The 42-95064's crew included: 2nd Lt. Edward I. Bares, pilot, Chicago; Flight Officer Robert W. Pearman, co-pilot, Miami; Flight Officer Laurel Stevens, bombardier, Monroe, Iowa; 1st Lt. Floyd D. Kyte Jr., navigator, Elmira, N.Y.; Sgt. John Rocasey, nose gunner, El Monte, Cal.; Staff Sgt. John E. Leitch, engineer, Los Angeles; Sgt. Michael Prasol, tail gunner, Northampton, Mass.; Sgt. Herman Smith, ball turret gunner, Williamsburg, Ky,; Sgt. Max C. McGilvrey, upper gunner, Perkins, Okla,; and Staff Sgt. Harry N. Furman, unknown replacement, Dayton Plains, Mich. Furman, not part of the plane's original crew, replaced the crew's radio operator. Staff Sgt.
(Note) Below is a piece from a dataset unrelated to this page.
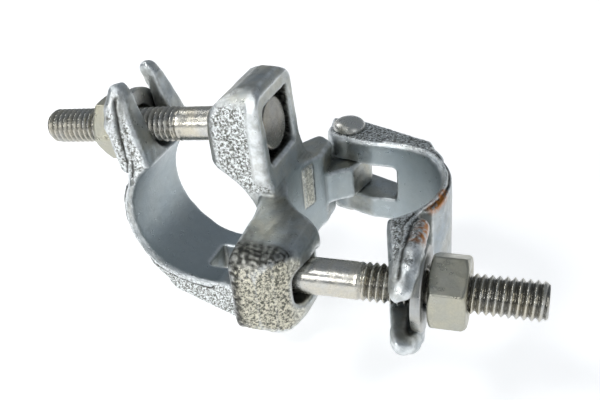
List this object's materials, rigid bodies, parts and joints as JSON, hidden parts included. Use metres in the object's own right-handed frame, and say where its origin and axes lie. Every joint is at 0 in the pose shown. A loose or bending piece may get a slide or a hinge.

Abe Shepherd of Ohio, on the fateful flight “It is likely that the ground crew chief may well have replaced one of the gunners, who would have gone by sea,” said Kevin Welch, a B-24 veteran. “Occasionally, some positions were manned by non-crew members,” said John Jakab, another B-24 veteran. For example, he said, “my co-pilot crossed over by ship. My co-pilot for the overseas flight was our unit operations officer.” Shepherd's fate is not known–and, after all these years, there aren't that many people still around who remember the lost crew of 42-95064. But some will never forget them. “I have mixed feelings” about the upcoming ceremony, said Leitch. The Leitch brothers, born 17 months apart, “used to double date” in their young days in southern California, he said. “I'm happy that it's coming to a close, but I really miss him. It still bothers me.”

Buried in Section 34, Grave 2250, Arlington National Cemetery following a funeral ceremony at the Fort Myer Old Chapel.